# Provided material:
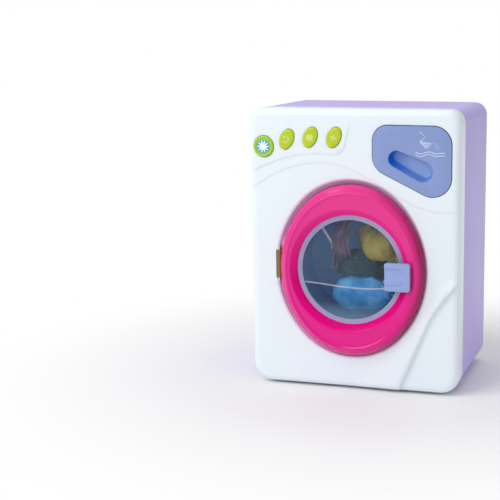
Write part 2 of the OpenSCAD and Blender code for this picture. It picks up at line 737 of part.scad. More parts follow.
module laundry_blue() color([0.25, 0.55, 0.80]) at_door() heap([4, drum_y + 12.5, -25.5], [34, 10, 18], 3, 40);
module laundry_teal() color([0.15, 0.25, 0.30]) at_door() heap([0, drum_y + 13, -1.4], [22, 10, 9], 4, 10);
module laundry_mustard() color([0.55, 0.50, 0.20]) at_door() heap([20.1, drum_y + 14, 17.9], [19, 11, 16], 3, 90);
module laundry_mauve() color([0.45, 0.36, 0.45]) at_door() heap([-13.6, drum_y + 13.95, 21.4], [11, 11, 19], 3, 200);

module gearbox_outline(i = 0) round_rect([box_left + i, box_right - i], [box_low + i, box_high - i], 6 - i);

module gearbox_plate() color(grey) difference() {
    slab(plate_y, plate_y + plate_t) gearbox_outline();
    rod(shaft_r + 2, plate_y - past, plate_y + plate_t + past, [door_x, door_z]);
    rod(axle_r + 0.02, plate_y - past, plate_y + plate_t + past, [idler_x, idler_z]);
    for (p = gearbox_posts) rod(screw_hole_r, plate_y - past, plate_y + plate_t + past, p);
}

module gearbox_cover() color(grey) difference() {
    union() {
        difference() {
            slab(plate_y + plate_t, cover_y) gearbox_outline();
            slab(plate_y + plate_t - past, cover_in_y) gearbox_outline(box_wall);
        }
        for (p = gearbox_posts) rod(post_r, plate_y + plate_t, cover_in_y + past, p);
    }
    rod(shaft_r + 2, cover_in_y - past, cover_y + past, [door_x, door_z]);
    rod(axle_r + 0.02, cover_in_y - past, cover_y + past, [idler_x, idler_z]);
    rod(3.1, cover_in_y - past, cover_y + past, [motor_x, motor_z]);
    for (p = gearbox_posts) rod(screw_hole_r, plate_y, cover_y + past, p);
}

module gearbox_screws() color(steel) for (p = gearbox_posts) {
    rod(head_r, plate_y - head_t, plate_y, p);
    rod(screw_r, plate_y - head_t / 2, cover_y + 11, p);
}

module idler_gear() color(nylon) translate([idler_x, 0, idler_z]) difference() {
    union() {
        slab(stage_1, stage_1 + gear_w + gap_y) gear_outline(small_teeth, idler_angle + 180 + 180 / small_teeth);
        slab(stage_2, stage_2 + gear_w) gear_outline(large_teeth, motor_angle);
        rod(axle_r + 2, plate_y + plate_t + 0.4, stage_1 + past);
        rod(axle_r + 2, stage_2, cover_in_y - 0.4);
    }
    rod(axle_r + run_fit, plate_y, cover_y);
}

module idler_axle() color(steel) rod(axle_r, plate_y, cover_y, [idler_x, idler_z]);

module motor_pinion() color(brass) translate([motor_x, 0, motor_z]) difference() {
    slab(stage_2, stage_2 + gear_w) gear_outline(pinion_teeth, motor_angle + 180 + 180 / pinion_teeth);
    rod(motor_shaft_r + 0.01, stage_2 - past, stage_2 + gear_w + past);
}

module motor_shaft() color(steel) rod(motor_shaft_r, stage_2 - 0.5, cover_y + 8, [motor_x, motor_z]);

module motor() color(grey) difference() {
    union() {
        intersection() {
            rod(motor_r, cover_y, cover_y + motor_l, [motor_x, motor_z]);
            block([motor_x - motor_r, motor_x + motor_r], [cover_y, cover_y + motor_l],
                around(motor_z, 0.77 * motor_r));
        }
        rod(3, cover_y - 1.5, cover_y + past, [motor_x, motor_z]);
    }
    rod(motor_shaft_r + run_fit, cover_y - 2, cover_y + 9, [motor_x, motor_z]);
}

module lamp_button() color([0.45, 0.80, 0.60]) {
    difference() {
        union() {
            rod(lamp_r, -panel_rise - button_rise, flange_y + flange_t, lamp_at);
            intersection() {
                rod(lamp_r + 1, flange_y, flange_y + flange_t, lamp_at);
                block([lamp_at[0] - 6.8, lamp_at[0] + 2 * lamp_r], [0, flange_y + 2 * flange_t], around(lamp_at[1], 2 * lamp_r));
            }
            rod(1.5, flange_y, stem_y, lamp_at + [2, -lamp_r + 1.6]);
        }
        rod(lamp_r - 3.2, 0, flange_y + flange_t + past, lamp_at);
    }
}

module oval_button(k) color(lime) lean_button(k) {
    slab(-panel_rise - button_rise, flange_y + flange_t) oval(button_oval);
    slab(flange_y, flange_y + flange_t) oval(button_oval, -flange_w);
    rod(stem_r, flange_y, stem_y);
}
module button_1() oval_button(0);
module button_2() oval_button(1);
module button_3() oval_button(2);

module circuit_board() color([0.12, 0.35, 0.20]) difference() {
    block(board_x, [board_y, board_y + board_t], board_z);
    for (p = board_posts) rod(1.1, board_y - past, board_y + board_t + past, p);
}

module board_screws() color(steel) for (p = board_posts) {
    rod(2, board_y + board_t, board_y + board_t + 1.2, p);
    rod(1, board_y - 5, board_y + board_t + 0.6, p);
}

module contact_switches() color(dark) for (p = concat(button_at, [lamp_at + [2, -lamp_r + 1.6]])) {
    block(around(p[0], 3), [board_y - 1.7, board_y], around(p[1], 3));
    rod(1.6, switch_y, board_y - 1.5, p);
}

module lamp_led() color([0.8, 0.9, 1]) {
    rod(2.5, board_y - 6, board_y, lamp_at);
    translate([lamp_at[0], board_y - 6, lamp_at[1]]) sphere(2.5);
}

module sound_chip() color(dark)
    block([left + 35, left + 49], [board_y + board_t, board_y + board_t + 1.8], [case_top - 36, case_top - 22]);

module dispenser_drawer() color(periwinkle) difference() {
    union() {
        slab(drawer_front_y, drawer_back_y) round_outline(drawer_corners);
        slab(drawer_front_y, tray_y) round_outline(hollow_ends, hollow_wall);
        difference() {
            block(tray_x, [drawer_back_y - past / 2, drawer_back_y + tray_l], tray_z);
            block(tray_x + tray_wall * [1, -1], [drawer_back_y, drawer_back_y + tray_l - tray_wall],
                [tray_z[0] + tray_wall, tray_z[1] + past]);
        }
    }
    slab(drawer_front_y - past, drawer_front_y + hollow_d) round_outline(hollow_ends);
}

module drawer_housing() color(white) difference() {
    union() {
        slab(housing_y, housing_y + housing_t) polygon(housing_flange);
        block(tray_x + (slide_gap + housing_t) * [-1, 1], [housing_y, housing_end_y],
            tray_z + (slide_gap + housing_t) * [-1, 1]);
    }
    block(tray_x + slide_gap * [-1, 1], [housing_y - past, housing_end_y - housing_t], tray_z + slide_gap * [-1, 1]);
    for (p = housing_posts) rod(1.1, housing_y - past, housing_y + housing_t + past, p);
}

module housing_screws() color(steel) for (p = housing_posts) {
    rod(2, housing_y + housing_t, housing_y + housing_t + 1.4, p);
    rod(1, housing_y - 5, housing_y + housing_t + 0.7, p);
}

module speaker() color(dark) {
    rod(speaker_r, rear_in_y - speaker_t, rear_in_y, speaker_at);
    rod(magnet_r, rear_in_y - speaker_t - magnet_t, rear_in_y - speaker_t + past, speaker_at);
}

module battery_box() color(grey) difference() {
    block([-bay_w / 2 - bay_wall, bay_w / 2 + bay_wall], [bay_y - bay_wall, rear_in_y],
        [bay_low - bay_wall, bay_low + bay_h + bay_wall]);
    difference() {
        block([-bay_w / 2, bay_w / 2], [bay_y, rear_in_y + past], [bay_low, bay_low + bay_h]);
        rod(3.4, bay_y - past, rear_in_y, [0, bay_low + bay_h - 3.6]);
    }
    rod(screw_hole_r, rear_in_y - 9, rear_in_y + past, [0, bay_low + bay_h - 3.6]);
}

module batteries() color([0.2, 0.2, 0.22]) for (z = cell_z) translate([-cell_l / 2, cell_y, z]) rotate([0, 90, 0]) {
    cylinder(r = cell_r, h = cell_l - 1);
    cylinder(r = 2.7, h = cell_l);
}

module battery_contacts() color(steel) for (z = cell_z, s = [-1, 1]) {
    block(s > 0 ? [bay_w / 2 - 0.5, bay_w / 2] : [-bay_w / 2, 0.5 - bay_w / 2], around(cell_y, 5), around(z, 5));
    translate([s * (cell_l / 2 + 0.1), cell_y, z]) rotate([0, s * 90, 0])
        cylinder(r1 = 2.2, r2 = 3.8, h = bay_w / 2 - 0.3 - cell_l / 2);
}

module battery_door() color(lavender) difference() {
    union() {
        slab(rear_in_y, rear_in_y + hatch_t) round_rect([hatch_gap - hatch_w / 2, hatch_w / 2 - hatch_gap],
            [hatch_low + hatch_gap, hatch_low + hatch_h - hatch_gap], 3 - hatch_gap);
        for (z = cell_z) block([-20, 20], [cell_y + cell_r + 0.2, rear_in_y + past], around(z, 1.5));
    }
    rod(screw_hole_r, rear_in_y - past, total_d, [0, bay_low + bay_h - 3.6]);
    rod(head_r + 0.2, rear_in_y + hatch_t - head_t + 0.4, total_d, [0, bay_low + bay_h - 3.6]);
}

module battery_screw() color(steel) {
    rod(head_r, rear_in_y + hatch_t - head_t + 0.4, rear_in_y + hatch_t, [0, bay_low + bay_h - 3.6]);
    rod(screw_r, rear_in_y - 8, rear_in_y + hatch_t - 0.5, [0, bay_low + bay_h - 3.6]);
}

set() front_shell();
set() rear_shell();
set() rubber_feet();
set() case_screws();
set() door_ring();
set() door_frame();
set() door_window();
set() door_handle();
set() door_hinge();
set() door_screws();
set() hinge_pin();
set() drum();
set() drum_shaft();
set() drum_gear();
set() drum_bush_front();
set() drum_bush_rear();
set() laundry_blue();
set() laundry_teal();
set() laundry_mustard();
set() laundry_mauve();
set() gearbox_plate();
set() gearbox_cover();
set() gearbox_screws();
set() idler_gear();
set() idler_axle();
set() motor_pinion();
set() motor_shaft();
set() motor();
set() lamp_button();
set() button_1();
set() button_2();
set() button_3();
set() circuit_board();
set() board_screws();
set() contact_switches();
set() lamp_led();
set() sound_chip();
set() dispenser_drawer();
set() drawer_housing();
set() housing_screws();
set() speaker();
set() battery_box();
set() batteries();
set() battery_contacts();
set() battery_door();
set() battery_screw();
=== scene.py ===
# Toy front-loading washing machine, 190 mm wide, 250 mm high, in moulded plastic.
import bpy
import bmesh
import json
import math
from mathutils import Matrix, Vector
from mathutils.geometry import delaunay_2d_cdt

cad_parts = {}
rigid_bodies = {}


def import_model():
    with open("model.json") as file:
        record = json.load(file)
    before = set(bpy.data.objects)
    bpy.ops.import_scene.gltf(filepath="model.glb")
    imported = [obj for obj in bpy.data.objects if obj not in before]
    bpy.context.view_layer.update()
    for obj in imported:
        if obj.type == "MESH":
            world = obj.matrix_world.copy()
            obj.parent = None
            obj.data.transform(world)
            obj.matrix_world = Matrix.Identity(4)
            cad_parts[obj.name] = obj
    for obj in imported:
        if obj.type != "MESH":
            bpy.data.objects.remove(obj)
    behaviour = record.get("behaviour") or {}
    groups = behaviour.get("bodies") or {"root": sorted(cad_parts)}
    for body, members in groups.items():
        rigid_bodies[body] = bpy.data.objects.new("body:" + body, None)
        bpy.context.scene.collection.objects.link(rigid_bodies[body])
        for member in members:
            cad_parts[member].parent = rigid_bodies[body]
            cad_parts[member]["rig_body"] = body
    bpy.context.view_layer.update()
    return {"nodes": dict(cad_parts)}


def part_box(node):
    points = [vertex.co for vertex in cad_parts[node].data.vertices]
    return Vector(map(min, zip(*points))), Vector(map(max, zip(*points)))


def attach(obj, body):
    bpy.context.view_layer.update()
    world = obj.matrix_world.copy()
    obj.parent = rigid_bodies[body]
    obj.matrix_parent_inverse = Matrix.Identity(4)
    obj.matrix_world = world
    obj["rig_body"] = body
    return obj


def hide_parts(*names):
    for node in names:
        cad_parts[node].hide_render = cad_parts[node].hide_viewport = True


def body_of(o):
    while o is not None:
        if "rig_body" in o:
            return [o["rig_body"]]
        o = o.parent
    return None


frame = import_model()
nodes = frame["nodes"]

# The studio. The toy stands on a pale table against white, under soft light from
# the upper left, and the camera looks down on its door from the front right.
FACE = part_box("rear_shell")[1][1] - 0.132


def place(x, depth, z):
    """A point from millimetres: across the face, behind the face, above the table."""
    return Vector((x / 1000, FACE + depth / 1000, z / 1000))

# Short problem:
The lines from the one containing "points = [vertex.co" to the one containing "obj.matrix_world = world", both included, are to be extracted exactly; give no other line.

# Answer to the task:
    points = [vertex.co for vertex in cad_parts[node].data.vertices]
    return Vector(map(min, zip(*points))), Vector(map(max, zip(*points)))


def attach(obj, body):
    bpy.context.view_layer.update()
    world = obj.matrix_world.copy()
    obj.parent = rigid_bodies[body]
    obj.matrix_parent_inverse = Matrix.Identity(4)
    obj.matrix_world = world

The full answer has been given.